Common mistakes in documenting design decisions

Even strong teams can make documentation errors. Some common mistakes are:

  • writing too little detail,
  • forgetting to record why a choice was made,
  • leaving out who approved the decision,
  • mixing up drafts and final versions,
  • not updating records after a change,
  • using unclear language,
  • recording opinions without evidence.

To avoid these problems, teams should use a clear format and update records immediately after a decision is made. A short, accurate note written at the right time is better than a long, confusing note written later.

Conclusion

students, documenting design decisions is a core part of professional team design.

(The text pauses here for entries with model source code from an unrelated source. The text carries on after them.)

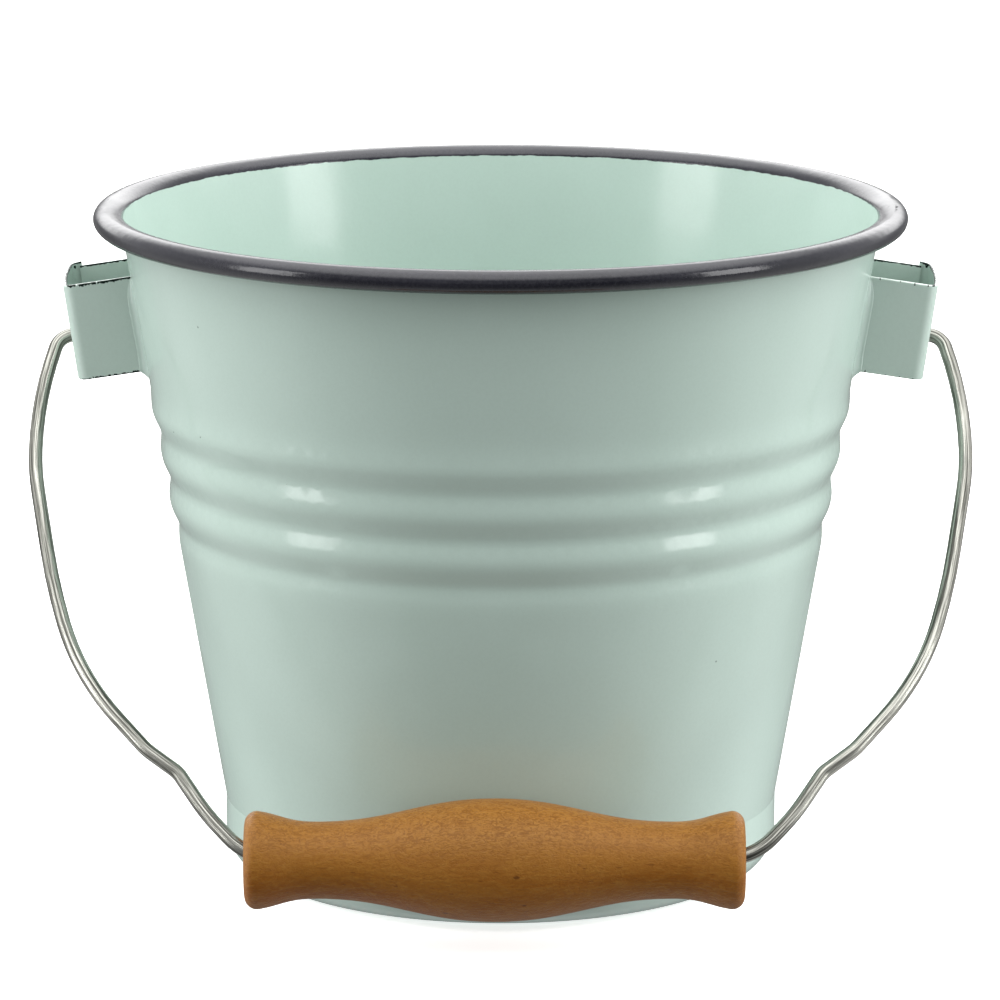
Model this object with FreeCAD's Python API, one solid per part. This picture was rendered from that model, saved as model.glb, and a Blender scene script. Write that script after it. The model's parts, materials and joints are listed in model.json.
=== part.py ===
"""Small enamelled steel bucket with a wire bail and a turned wooden grip.

Frame: millimetres, +Z up, +X to the bucket's right (through the lugs), the front is -Y.
The origin is on the bucket's axis at the surface that it stands on.
The bail is modelled hanging forward, with the grip resting against the front of the wall.
"""
import FreeCAD, Part
import math
import os

V = FreeCAD.Vector
Z_AXIS = V(0, 0, 1)
Y_AXIS = V(0, 1, 0)
X_AXIS = V(1, 0, 0)

# Sheet steel with its enamel on both sides
SHEET = 0.9

# Conical wall, outside surface
WALL_ANGLE_DEG = 9.6        # lean of the wall from vertical
WALL_FOOT_Z = 16.07         # the cone starts here, above the vertical foot
WALL_FOOT_R = 63.4
WALL_TOP_Z = 150.0          # the sheet turns over into the rim here

# Three rolled grooves, each with a soft crest above it
GROOVE_Z = (80.2, 90.9, 101.5)
GROOVE_DEPTH = (0.70, 0.72, 0.56)
GROOVE_WIDTH = 2.6
CREST_HEIGHT = (0.42, 0.42, 0.62)
CREST_WIDTH = 3.2
CREST_RISE = 5.15           # crest centre above its groove's centre
RIB_ZONE = (70.0, 117.0)    # the wall is a plain cone below and above this
RIB_POINTS = 37

# Base pan: pressed dish that carries the wall on a joggled lap
FOOT_CORNER_R = 8.0
PANEL_R = 47.0
PANEL_RISE = 2.5
PRESS_R = 1.75              # inside radius of the step round the raised panel
LAP_HEIGHT = 5.0            # how far the wall's lower edge tucks inside the pan

# Rim: sheet rolled outward round a wire
RIM_R = 89.04               # radius at the centre of the roll
RIM_OUT = 2.96              # half width on the outer side
RIM_HALF_HEIGHT = 2.54
RIM_WIRE_R = 1.60
RIM_WIRE_GAP = 0.02
CURL_END_DEG = 15.0         # the curl stops this far short of the wall

# Lugs: a strip folded into an open channel that carries the bail, in axes out, across, up the wall
LUG_ROOT_Z = 127.4
LUG_LEAN_DEG = 8.4          # the lug stands a little more upright than the wall
LUG_HEIGHT = 21.8
LUG_PROJECTION = 15.6       # to the highest point of the bowed outer face
LUG_SHEET = 1.0
LUG_BOW_R = 82.0
LUG_BOW_ACROSS = 1.0
LUG_FRONT = -11.0           # outside of the front leg
LUG_FRONT_CORNER_R = 2.5
LUG_BACK = 12.2             # outside of the strip's turned end, behind the back leg
LUG_BACK_CORNER_R = 3.6
LUG_TURN_DEG = 82.0         # the turned end stops here
LUG_SKEW_DEG = 4.0          # the strip was folded askew: its front leg sits lower
LUG_LEG_END = 12.5          # the back leg tucks inside the turned end
LUG_HOLE_R = 2.0
LUG_EDGE_R = 0.3

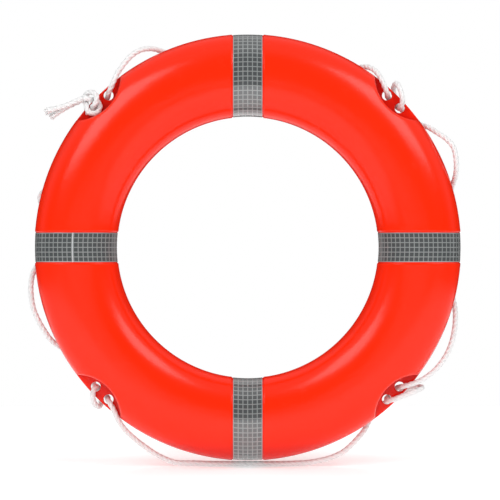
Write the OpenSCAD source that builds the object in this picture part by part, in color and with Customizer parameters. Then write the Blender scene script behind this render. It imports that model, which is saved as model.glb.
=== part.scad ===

It helps multidisciplinary teams communicate clearly, compare options fairly, and keep track of what was chosen and why. Good documentation supports meetings, reviews, version control, accountability, and future design changes. In Design, Materials and Manufacturing 2, this skill connects directly to effective teamwork and good engineering practice ✅.

When you document a decision well, you protect the logic of the design process. That means the team can move forward with confidence, using evidence instead of guesswork.

Study Notes

  • A design decision is a choice that affects a product’s function, cost, safety, performance, appearance, or manufacture.
  • Good documentation records the decision, the reasons, the evidence, the date, and the people responsible.
  • Multidisciplinary teams need documentation so everyone stays aligned and can trace decisions later.
  • Common formats include meeting minutes, design logs, version control, and decision matrices.
  • Meeting notes should record the final decision, not just the discussion.
  • Decision matrices help compare options using weighted criteria and scores.
  • Clear records reduce mistakes, improve accountability, and support design reviews.
  • Useful criteria include cost, strength, durability, weight, sustainability, safety, and manufacturability.
  • Version names should be clear and controlled so the team always knows which file is current.
  • Documentation is part of the design process, not an extra task.